Written exercise: Repeat the data verbatim.
## START Material
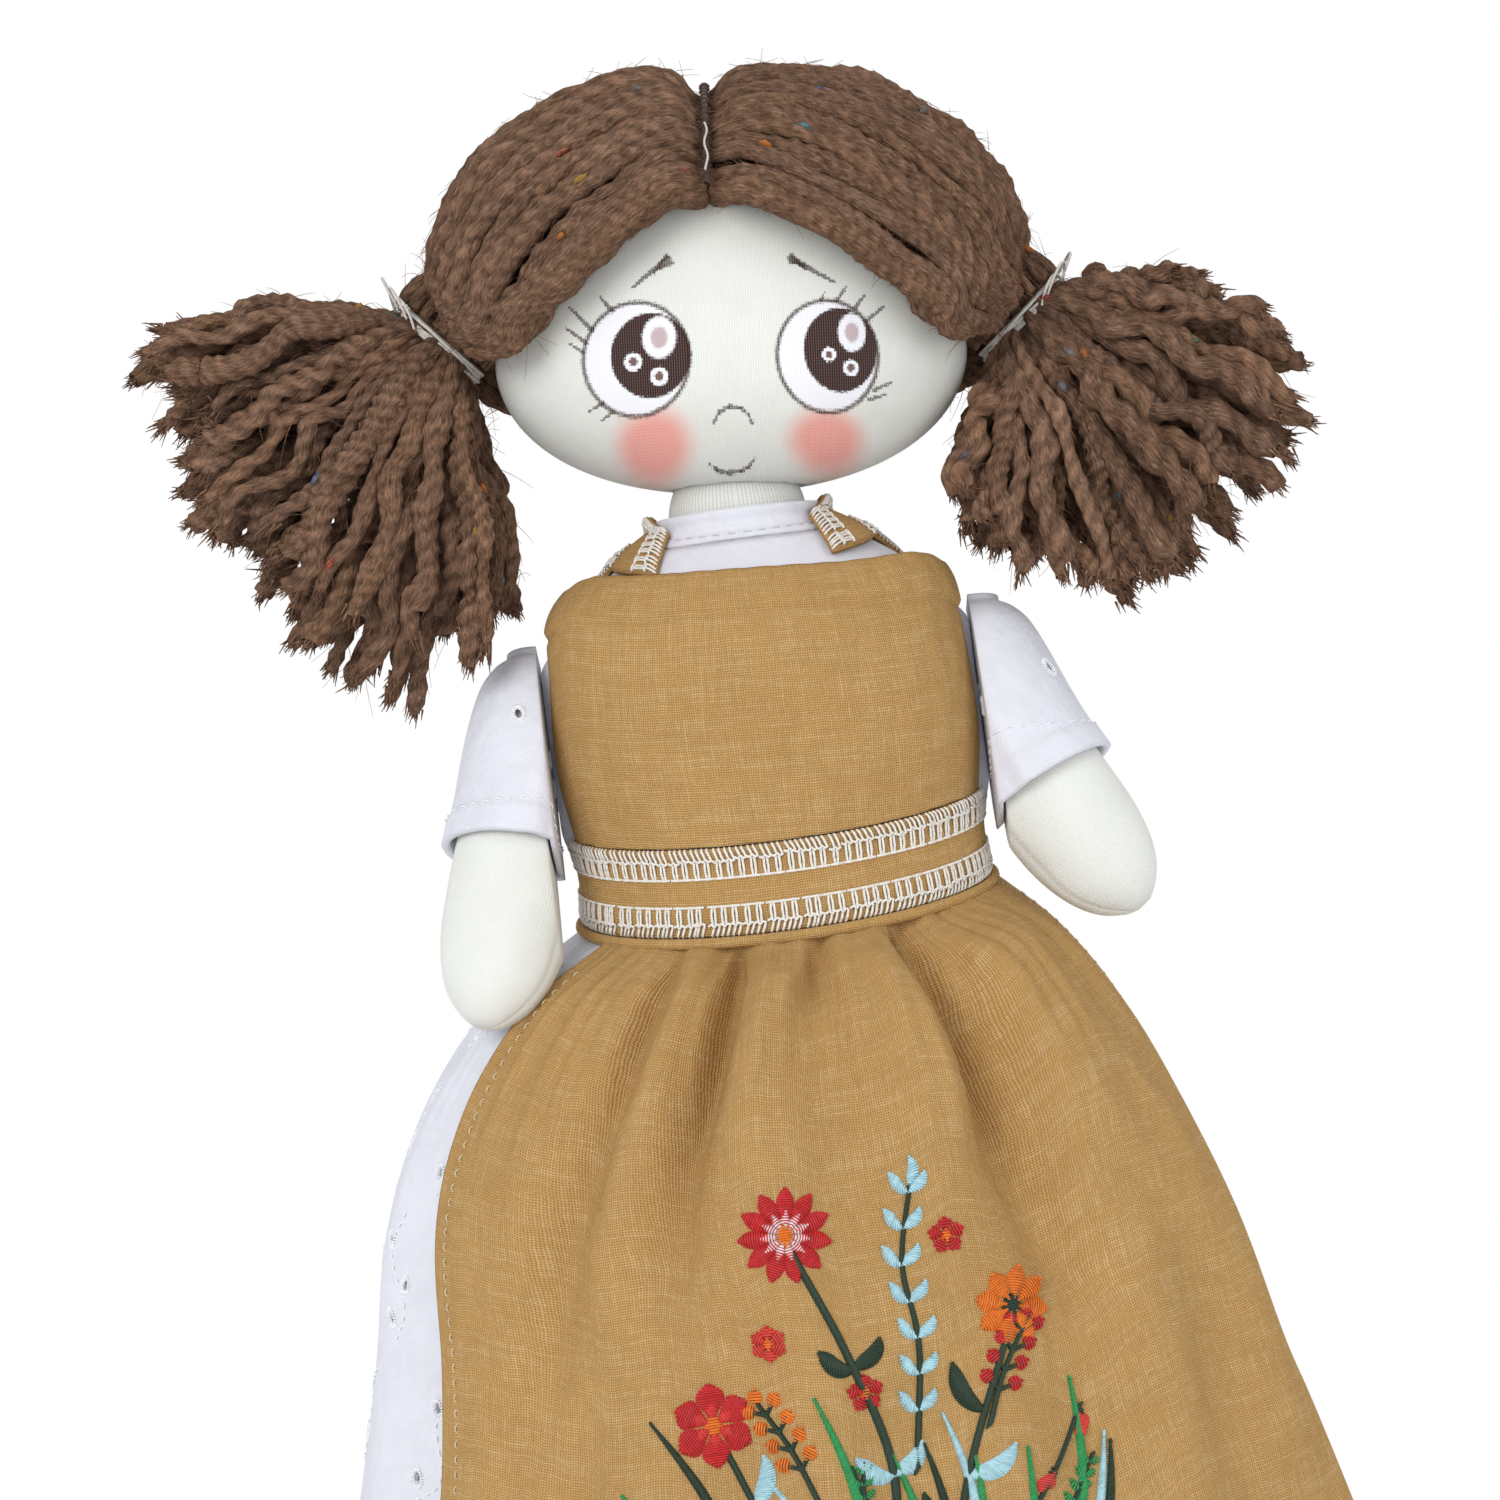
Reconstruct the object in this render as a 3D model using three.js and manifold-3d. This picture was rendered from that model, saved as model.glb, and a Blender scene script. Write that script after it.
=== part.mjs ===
// Stuffed rag doll in an eyelet dress and a linen apron, in millimetres, +Z up, facing -Y
import * as THREE from 'three';
import { mergeVertices } from 'three/addons/utils/BufferGeometryUtils.js';
import Module from 'manifold-3d';

const wasm = await Module();
wasm.setup();

// Clearances and cloth
const SEAM_GAP = 0.35;
const CLOTH = 1;
const LINEN = 1.2;
const SLOPE_STEP = 0.5;
const CUT_OVERRUN = 40;

// Torso and neck
const WAIST_HEIGHT = 251;
const TORSO_BASE_HEIGHT = 200;
const TORSO_TOP_HEIGHT = 313;
const TORSO_HALF_WIDTH = 36;
const TORSO_HALF_DEPTH = 27;
const NECK_RADIUS = 12.6;
const NECK_BALL_RISE = 4.5;
const NECK_BALL_HEIGHT = TORSO_TOP_HEIGHT + NECK_BALL_RISE;
const COLLAR_EASE = 1;
const COLLAR_FOOT = 3.5;
const COLLAR_RISE = 5.5;
const COLLAR_TOP_HEIGHT = TORSO_TOP_HEIGHT + COLLAR_RISE;
const COLLAR_CLOTH = 1.2;

// Head, in its own frame with the centre of the neck ball as origin
const HEAD_TILT_DEGREES = 5;
const HEAD_HALF_WIDTH = 43;
const HEAD_HALF_DEPTH = 35;
const HEAD_WIDEST_RISE = 30.5;
const HEAD_LOWER_HEIGHT = 26;
const HEAD_UPPER_HEIGHT = 43;
const ROUNDNESS_SHARE = 2.2;
const SOCKET_CLEARANCE = 0.4;

// Wig
const WIG_HALF_WIDTH = 55.7;
const WIG_HALF_DEPTH = 46;
const WIG_WIDEST_RISE = 41;
const WIG_UPPER_HEIGHT = 41.5;
const WIG_LOWER_HEIGHT = 32;
const WIG_EDGE_RISE = 25;
const WIG_NAPE_RISE = 12;
const FACE_OPENING_BACK = 3;
const HAIRLINE_HALF_WIDTH = 42.3;
const HAIRLINE_TOP_RISE = 56.5;
const HAIRLINE_SIDE_RISE = 29;
const PARTING_GAP = 1.8;
const PARTING_DIP = 3.2;
const PARTING_DIP_WIDTH = 7;
const PARTING_THREAD_RADIUS = 0.55;
const PARTING_THREAD_SINK_SHARE = 2.4;
const PARTING_START_DEGREES = -62;
const PARTING_END_DEGREES = 106;

// Pigtails
const PIGTAIL_ROOT_OUT = 54;
const PIGTAIL_ROOT_RISE = 33;
const PIGTAIL_DROP_DEGREES = 52;
const PIGTAIL_ROOT_RADIUS = 10.5;
const PIGTAIL_SEAT_CLEARANCE = 0.6;
const PIGTAIL_THROAT_RADIUS = 9.5;
const PIGTAIL_THROAT_START = 5;
const PIGTAIL_THROAT_END = 8.2;
const ROOT_START_DEGREES = -80;
const ROOT_END_DEGREES = 25;
const LEFT_PIGTAIL = { length: 61, spread: 46 };
const RIGHT_PIGTAIL = { length: 58, spread: 42 };
const PIGTAIL_HALF_DEPTH = 21;
const TIE_THREAD_RADIUS = 1;
const PIGTAIL_REST_GAP = 1.6;

// Arms and sleeves, offsets per side are to the outside and to the front
const SHOULDER_OUT = 40;
const SHOULDER_BACK = 2;
const SHOULDER_DROP = 17;
const SHOULDER_HEIGHT = TORSO_TOP_HEIGHT - SHOULDER_DROP;
const ARM_HALF_WIDTH = 11.6;
const ARM_HALF_DEPTH = 10;
const ARM_SEAT_RADIUS = 5;
const ARM_SEAT_DROP = 7;
const ARM_SIDE_CLEARANCE = 0.3;
const LEFT_ARM = { drop: 63, lean: 8, bend: 8, forward: 27 };
const RIGHT_ARM = { drop: 57, lean: 2, bend: 21, forward: 15 };
const SLEEVE_DROP = 34;
const SLEEVE_FLARE = 0.7;

// Apron
const BAND_HEIGHT = 16;
const BAND_RISE = 11;
const BAND_CLOTH = 1.6;
const BIB_TOP_DROP = 5;
const BIB_TOP_RISE = TORSO_TOP_HEIGHT - BIB_TOP_DROP - WAIST_HEIGHT;
const BIB_CORNER_DROP = 7;
const STRAP_CLOTH = 1;
const APRON_HEM_HEIGHT = 101;

// Dress skirt
const WAIST_SEAM_DROP = 4;
const DRESS_HEM_HEIGHT = 86;
const SKIRT_HALF_WIDTH = 100;
const SKIRT_HALF_DEPTH = 72;
const SKIRT_SWAY = 8;
const FOLD_DEPTH = 4.6;
const SKIRT_LAYER_GAP = 0.5;

// Bow at the back
const BOW_KNOT_HALF_WIDTH = 9;
const BOW_KNOT_HALF_HEIGHT = 9.5;
const BOW_KNOT_HALF_DEPTH = 4.5;
const BOW_LOOP_LENGTH = 52;
const BOW_LOOP_HALF_DEPTH = 6.5;
const BOW_RIBBON_WIDTH = 18;
const BOW_LOOP_RISE_DEGREES = 24;
const BOW_TAIL_DROP = 98;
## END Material
Final answer:
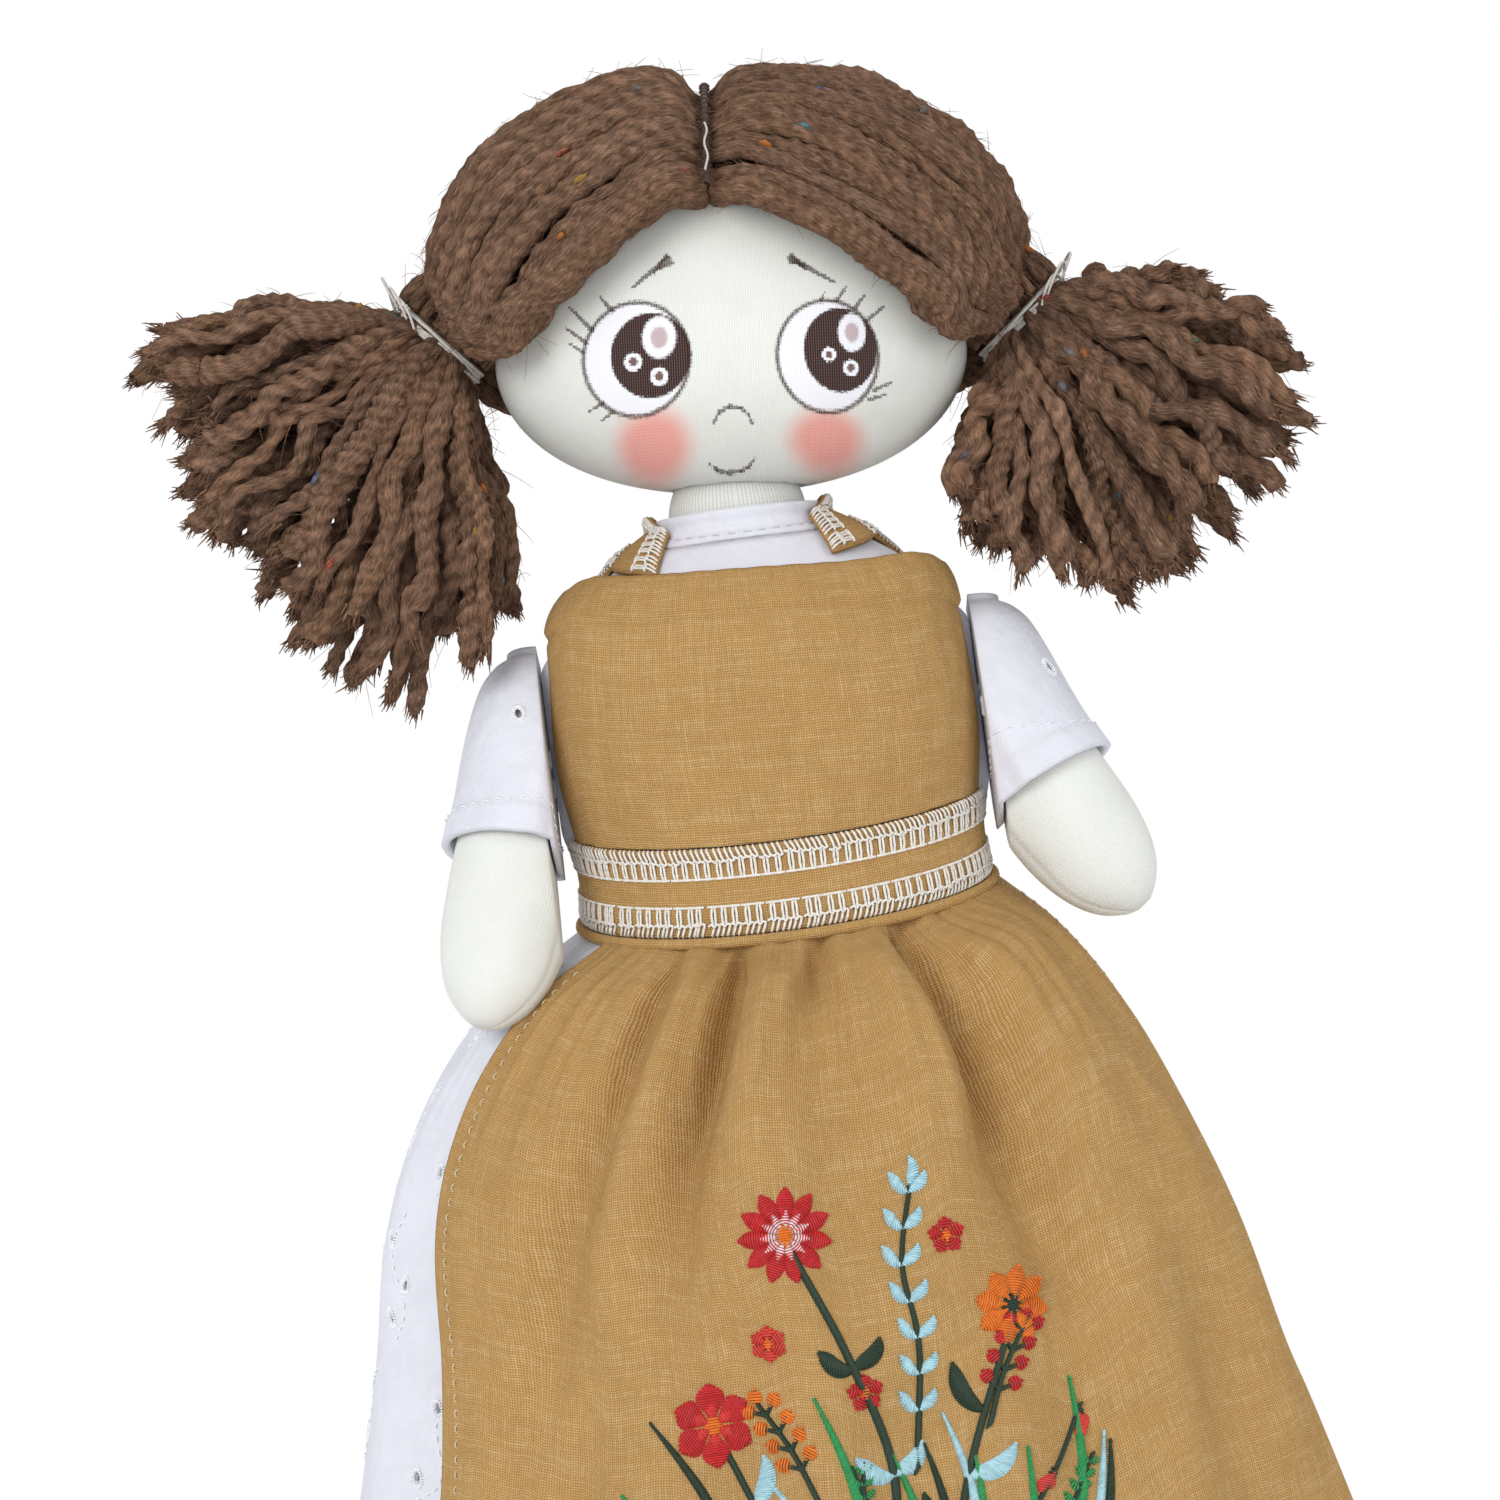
Reconstruct the object in this render as a 3D model using three.js and manifold-3d. This picture was rendered from that model, saved as model.glb, and a Blender scene script. Write that script after it.
=== part.mjs ===
// Stuffed rag doll in an eyelet dress and a linen apron, in millimetres, +Z up, facing -Y
import * as THREE from 'three';
import { mergeVertices } from 'three/addons/utils/BufferGeometryUtils.js';
import Module from 'manifold-3d';

const wasm = await Module();
wasm.setup();

// Clearances and cloth
const SEAM_GAP = 0.35;
const CLOTH = 1;
const LINEN = 1.2;
const SLOPE_STEP = 0.5;
const CUT_OVERRUN = 40;

// Torso and neck
const WAIST_HEIGHT = 251;
const TORSO_BASE_HEIGHT = 200;
const TORSO_TOP_HEIGHT = 313;
const TORSO_HALF_WIDTH = 36;
const TORSO_HALF_DEPTH = 27;
const NECK_RADIUS = 12.6;
const NECK_BALL_RISE = 4.5;
const NECK_BALL_HEIGHT = TORSO_TOP_HEIGHT + NECK_BALL_RISE;
const COLLAR_EASE = 1;
const COLLAR_FOOT = 3.5;
const COLLAR_RISE = 5.5;
const COLLAR_TOP_HEIGHT = TORSO_TOP_HEIGHT + COLLAR_RISE;
const COLLAR_CLOTH = 1.2;

// Head, in its own frame with the centre of the neck ball as origin
const HEAD_TILT_DEGREES = 5;
const HEAD_HALF_WIDTH = 43;
const HEAD_HALF_DEPTH = 35;
const HEAD_WIDEST_RISE = 30.5;
const HEAD_LOWER_HEIGHT = 26;
const HEAD_UPPER_HEIGHT = 43;
const ROUNDNESS_SHARE = 2.2;
const SOCKET_CLEARANCE = 0.4;

// Wig
const WIG_HALF_WIDTH = 55.7;
const WIG_HALF_DEPTH = 46;
const WIG_WIDEST_RISE = 41;
const WIG_UPPER_HEIGHT = 41.5;
const WIG_LOWER_HEIGHT = 32;
const WIG_EDGE_RISE = 25;
const WIG_NAPE_RISE = 12;
const FACE_OPENING_BACK = 3;
const HAIRLINE_HALF_WIDTH = 42.3;
const HAIRLINE_TOP_RISE = 56.5;
const HAIRLINE_SIDE_RISE = 29;
const PARTING_GAP = 1.8;
const PARTING_DIP = 3.2;
const PARTING_DIP_WIDTH = 7;
const PARTING_THREAD_RADIUS = 0.55;
const PARTING_THREAD_SINK_SHARE = 2.4;
const PARTING_START_DEGREES = -62;
const PARTING_END_DEGREES = 106;

// Pigtails
const PIGTAIL_ROOT_OUT = 54;
const PIGTAIL_ROOT_RISE = 33;
const PIGTAIL_DROP_DEGREES = 52;
const PIGTAIL_ROOT_RADIUS = 10.5;
const PIGTAIL_SEAT_CLEARANCE = 0.6;
const PIGTAIL_THROAT_RADIUS = 9.5;
const PIGTAIL_THROAT_START = 5;
const PIGTAIL_THROAT_END = 8.2;
const ROOT_START_DEGREES = -80;
const ROOT_END_DEGREES = 25;
const LEFT_PIGTAIL = { length: 61, spread: 46 };
const RIGHT_PIGTAIL = { length: 58, spread: 42 };
const PIGTAIL_HALF_DEPTH = 21;
const TIE_THREAD_RADIUS = 1;
const PIGTAIL_REST_GAP = 1.6;

// Arms and sleeves, offsets per side are to the outside and to the front
const SHOULDER_OUT = 40;
const SHOULDER_BACK = 2;
const SHOULDER_DROP = 17;
const SHOULDER_HEIGHT = TORSO_TOP_HEIGHT - SHOULDER_DROP;
const ARM_HALF_WIDTH = 11.6;
const ARM_HALF_DEPTH = 10;
const ARM_SEAT_RADIUS = 5;
const ARM_SEAT_DROP = 7;
const ARM_SIDE_CLEARANCE = 0.3;
const LEFT_ARM = { drop: 63, lean: 8, bend: 8, forward: 27 };
const RIGHT_ARM = { drop: 57, lean: 2, bend: 21, forward: 15 };
const SLEEVE_DROP = 34;
const SLEEVE_FLARE = 0.7;

// Apron
const BAND_HEIGHT = 16;
const BAND_RISE = 11;
const BAND_CLOTH = 1.6;
const BIB_TOP_DROP = 5;
const BIB_TOP_RISE = TORSO_TOP_HEIGHT - BIB_TOP_DROP - WAIST_HEIGHT;
const BIB_CORNER_DROP = 7;
const STRAP_CLOTH = 1;
const APRON_HEM_HEIGHT = 101;

// Dress skirt
const WAIST_SEAM_DROP = 4;
const DRESS_HEM_HEIGHT = 86;
const SKIRT_HALF_WIDTH = 100;
const SKIRT_HALF_DEPTH = 72;
const SKIRT_SWAY = 8;
const FOLD_DEPTH = 4.6;
const SKIRT_LAYER_GAP = 0.5;

// Bow at the back
const BOW_KNOT_HALF_WIDTH = 9;
const BOW_KNOT_HALF_HEIGHT = 9.5;
const BOW_KNOT_HALF_DEPTH = 4.5;
const BOW_LOOP_LENGTH = 52;
const BOW_LOOP_HALF_DEPTH = 6.5;
const BOW_RIBBON_WIDTH = 18;
const BOW_LOOP_RISE_DEGREES = 24;
const BOW_TAIL_DROP = 98;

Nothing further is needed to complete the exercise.